__The exercise__
Copy out each line below that has the word "bodies" in it.

__Supplied material__

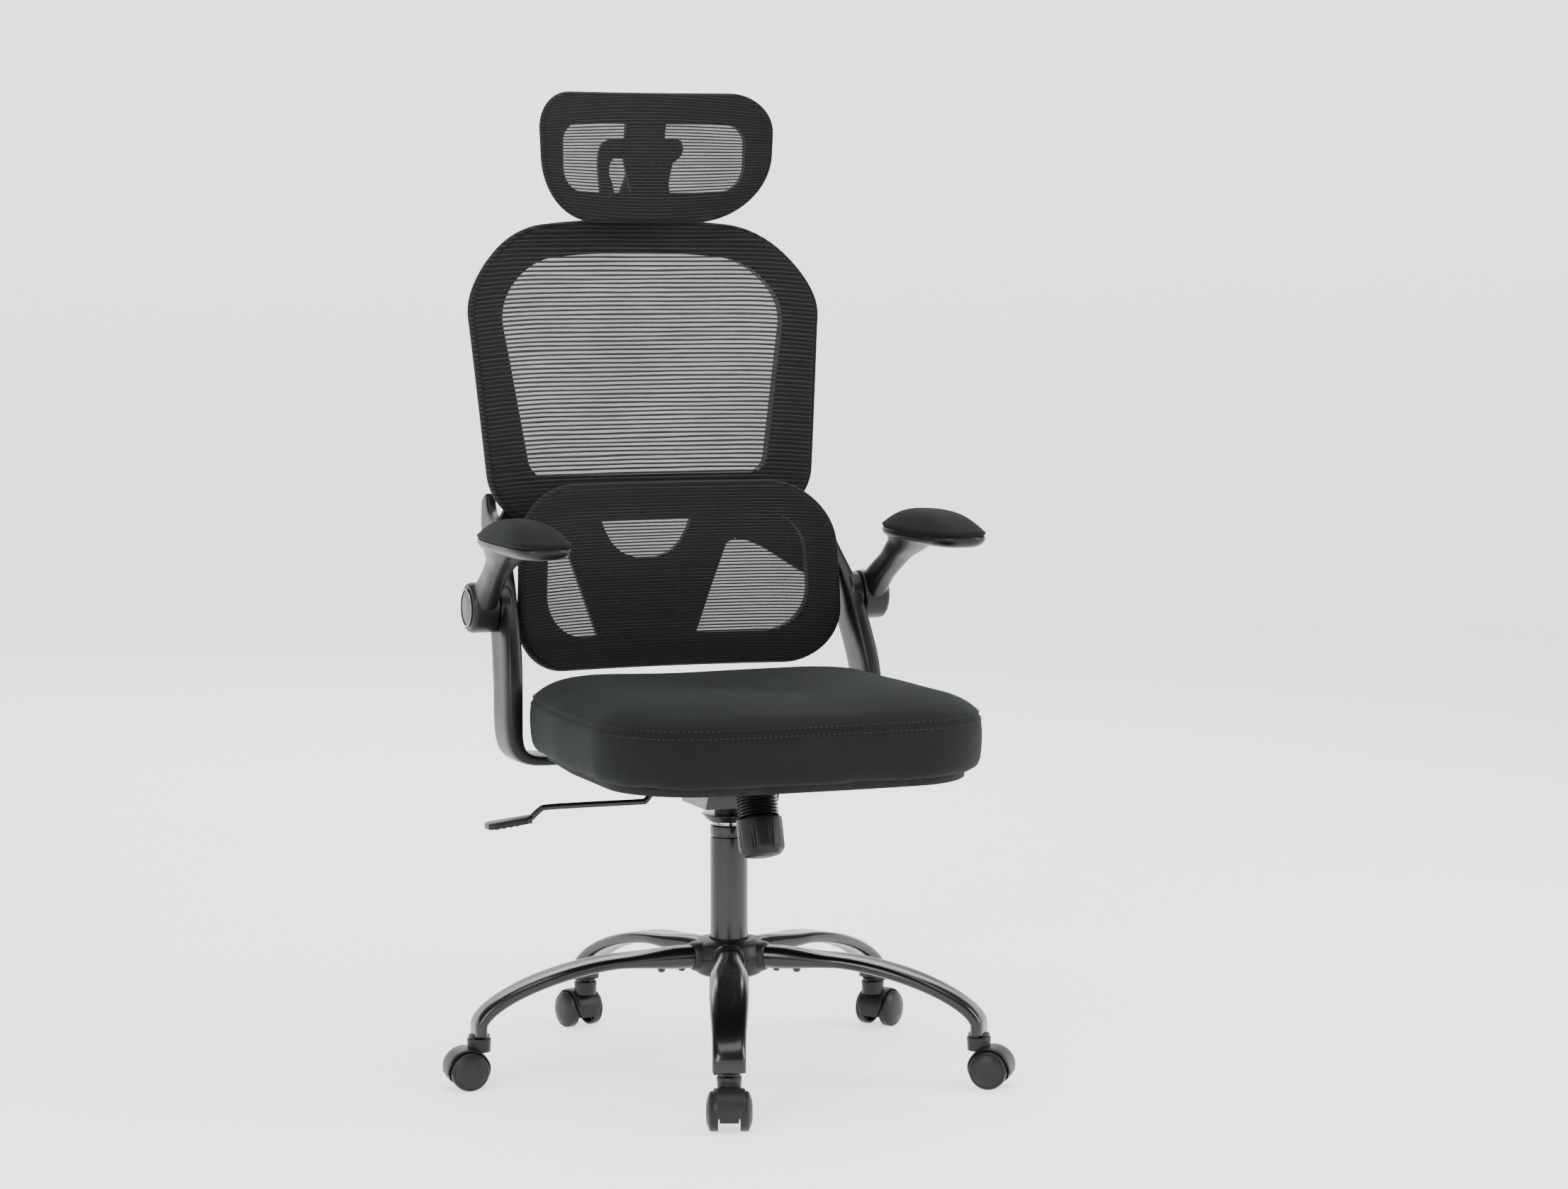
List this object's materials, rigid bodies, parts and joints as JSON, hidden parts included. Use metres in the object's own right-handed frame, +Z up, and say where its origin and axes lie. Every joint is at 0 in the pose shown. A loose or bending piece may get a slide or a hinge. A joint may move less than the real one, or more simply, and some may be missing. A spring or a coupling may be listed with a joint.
{
  "type": "swivel office chair",
  "caption": "Black swivel office chair with mesh back, lumbar support, headrest, flip-up armrests, gas lift and castors.",
  "frame": {"origin": "on the floor, under the middle of the chair's overall box", "axes": "+Z up, the chair's longest way; -Y the way a sitter faces; -X the sitter's right hand"},
  "size_m": [0.7204, 0.7984, 1.303],
  "materials": {
    "black_paint": "semi-gloss",
    "nylon": "satin",
    "plastic": "satin",
    "chrome": "polished",
    "steel": "zinc plated",
    "knit_fabric": "fine knit",
    "mesh_fabric": "ribbed mesh",
    "plywood": "raw"
  },
  "bodies": {
    "base": {"hub_socket": "steel", "hub_cover": "nylon", "leg_1": "black_paint", "leg_2": "black_paint", "leg_3": "black_paint", "leg_4": "black_paint", "leg_5": "black_paint", "castor_stem_1": "steel", "castor_stem_2": "steel", "castor_stem_3": "steel", "castor_stem_4": "steel", "castor_stem_5": "steel", "column_tube": "black_paint", "thrust_bearing": "steel"},
    "castor_1": {"castor_hood_1": "nylon", "castor_axle_1": "steel"},
    "wheel_1_left": {"wheel_1_left": "nylon"},
    "wheel_1_right": {"wheel_1_right": "nylon"},
    "castor_2": {"castor_hood_2": "nylon", "castor_axle_2": "steel"},
    "wheel_2_left": {"wheel_2_left": "nylon"},
    "wheel_2_right": {"wheel_2_right": "nylon"},
    "castor_3": {"castor_hood_3": "nylon", "castor_axle_3": "steel"},
    "wheel_3_left": {"wheel_3_left": "nylon"},
    "wheel_3_right": {"wheel_3_right": "nylon"},
    "castor_4": {"castor_hood_4": "nylon", "castor_axle_4": "steel"},
    "wheel_4_left": {"wheel_4_left": "nylon"},
    "wheel_4_right": {"wheel_4_right": "nylon"},
    "castor_5": {"castor_hood_5": "nylon", "castor_axle_5": "steel"},
    "wheel_5_left": {"wheel_5_left": "nylon"},
    "wheel_5_right": {"wheel_5_right": "nylon"},
    "swivel": {"piston_rod": "steel"},
    "lift": {"gas_cylinder": "chrome", "mechanism_housing": "black_paint"},
    "lever_turn": {"lever_bush": "nylon"},
    "lever": {"lever_rod": "black_paint", "lever_paddle": "plastic"},
    "seat": {"seat_plate": "black_paint", "tilt_pin": "steel", "tension_bolt": "steel", "tilt_spring": "nylon", "seat_board": "plywood", "seat_cushion": "knit_fabric", "upright_left": "plastic", "upright_right": "plastic", "back_frame": "plastic", "back_mesh": "mesh_fabric"},
    "knob": {"tension_knob": "plastic"},
    "armrest_left": {"arm_left": "plastic", "arm_pad_left": "knit_fabric"},
    "armrest_right": {"arm_right": "plastic", "arm_pad_right": "knit_fabric"},
    "lumbar": {"lumbar_frame": "plastic", "lumbar_mesh": "mesh_fabric"},
    "headrest_slide": {"headrest_post": "plastic"},
    "headrest": {"headrest_frame": "plastic", "headrest_mesh": "mesh_fabric"}
  },
  "joints": [
    {"name": "castor_1_swivel", "type": "hinge", "parent": "base", "child": "castor_1", "pos_m": [-0.08961, -0.35062, 0.05], "axis": [0, 0, 1], "continuous": true},
    {"name": "wheel_1_left_roll", "type": "hinge", "parent": "castor_1", "child": "wheel_1_left", "pos_m": [-0.09543, -0.36659, 0.02462], "axis": [0.9397, -0.342, 0], "continuous": true},
    {"name": "wheel_1_right_roll", "type": "hinge", "parent": "castor_1", "child": "wheel_1_right", "pos_m": [-0.09543, -0.36659, 0.02462], "axis": [0.9397, -0.342, 0], "continuous": true},
    {"name": "castor_2_swivel", "type": "hinge", "parent": "base", "child": "castor_2", "pos_m": [0.29799, -0.23947, 0.05], "axis": [0, 0, 1], "continuous": true},
    {"name": "wheel_2_left_roll", "type": "hinge", "parent": "castor_2", "child": "wheel_2_left", "pos_m": [0.31138, -0.24994, 0.02462], "axis": [0.6157, 0.788, 0], "continuous": true},
    {"name": "wheel_2_right_roll", "type": "hinge", "parent": "castor_2", "child": "wheel_2_right", "pos_m": [0.31138, -0.24994, 0.02462], "axis": [0.6157, 0.788, 0], "continuous": true},
    {"name": "castor_3_swivel", "type": "hinge", "parent": "base", "child": "castor_3", "pos_m": [0.31206, 0.1635, 0.05], "axis": [0, 0, 1], "continuous": true},
    {"name": "wheel_3_left_roll", "type": "hinge", "parent": "castor_3", "child": "wheel_3_left", "pos_m": [0.32615, 0.17301, 0.02462], "axis": [-0.5592, 0.829, 0], "continuous": true},
    {"name": "wheel_3_right_roll", "type": "hinge", "parent": "castor_3", "child": "wheel_3_right", "pos_m": [0.32615, 0.17301, 0.02462], "axis": [-0.5592, 0.829, 0], "continuous": true},
    {"name": "castor_4_swivel", "type": "hinge", "parent": "base", "child": "castor_4", "pos_m": [-0.06684, 0.30141, 0.05], "axis": [0, 0, 1], "continuous": true},
    {"name": "wheel_4_left_roll", "type": "hinge", "parent": "castor_4", "child": "wheel_4_left", "pos_m": [-0.07153, 0.31775, 0.02462], "axis": [-0.9613, -0.2756, 0], "continuous": true},
    {"name": "wheel_4_right_roll", "type": "hinge", "parent": "castor_4", "child": "wheel_4_right", "pos_m": [-0.07153, 0.31775, 0.02462], "axis": [-0.9613, -0.2756, 0], "continuous": true},
    {"name": "castor_5_swivel", "type": "hinge", "parent": "base", "child": "castor_5", "pos_m": [-0.31509, -0.01633, 0.05], "axis": [0, 0, 1], "continuous": true},
    {"name": "wheel_5_left_roll", "type": "hinge", "parent": "castor_5", "child": "wheel_5_left", "pos_m": [-0.33208, -0.01574, 0.02462], "axis": [-0.0349, -0.9994, 0], "continuous": true},
    {"name": "wheel_5_right_roll", "type": "hinge", "parent": "castor_5", "child": "wheel_5_right", "pos_m": [-0.33208, -0.01574, 0.02462], "axis": [-0.0349, -0.9994, 0], "continuous": true},
    {"name": "seat_swivel", "type": "hinge", "parent": "base", "child": "swivel", "pos_m": [0.0277, -0.0283, 0.25], "axis": [0, 0, 1], "continuous": true},
    {"name": "seat_height", "type": "slide", "parent": "swivel", "child": "lift", "axis": [0, 0, 1], "range_m": [0, 0.08]},
    {"name": "lever_lift", "type": "hinge", "parent": "lift", "child": "lever_turn", "pos_m": [-0.02105, -0.0283, 0.379], "axis": [0, 1, 0], "range_deg": [0, 4.5], "stiffness_Nm_per_rad": 1.5, "springref_deg": -3.44},
    {"name": "lever_slide", "type": "slide", "parent": "lever_turn", "child": "lever", "axis": [-1, 0, 0], "range_m": [0, 0.014]},
    {"name": "seat_tilt", "type": "hinge", "parent": "lift", "child": "seat", "pos_m": [0.0277, -0.0733, 0.3965], "axis": [-1, 0, 0], "range_deg": [0, 12], "stiffness_Nm_per_rad": 160, "springref_deg": -20.05, "deforming": ["tilt_spring"]},
    {"name": "knob_turn", "type": "hinge", "parent": "seat", "child": "knob", "pos_m": [0.0277, -0.1418, 0.353], "axis": [0, 0.309, 0.9511], "continuous": true},
    {"name": "armrest_left_flip", "type": "hinge", "parent": "seat", "child": "armrest_left", "pos_m": [0.2902, 0.1717, 0.61], "axis": [-1, 0, 0], "range_deg": [0, 85]},
    {"name": "armrest_right_flip", "type": "hinge", "parent": "seat", "child": "armrest_right", "pos_m": [-0.2348, 0.1717, 0.61], "axis": [-1, 0, 0], "range_deg": [0, 85]},
    {"name": "lumbar_height", "type": "slide", "parent": "seat", "child": "lumbar", "axis": [0, 0, 1], "range_m": [0, 0.04]},
    {"name": "headrest_height", "type": "slide", "parent": "seat", "child": "headrest_slide", "axis": [0, 0, 1], "range_m": [0, 0.05]},
    {"name": "headrest_tip", "type": "hinge", "parent": "headrest_slide", "child": "headrest", "pos_m": [0.0277, 0.3297, 1.205], "axis": [1, 0, 0], "range_deg": [-15, 20]}
  ]
}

__Written reply__
List this object's materials, rigid bodies, parts and joints as JSON, hidden parts included. Use metres in the object's own right-handed frame, +Z up, and say where its origin and axes lie. Every joint is at 0 in the pose shown. A loose or bending piece may get a slide or a hinge. A joint may move less than the real one, or more simply, and some may be missing. A spring or a coupling may be listed with a joint.
  "bodies": {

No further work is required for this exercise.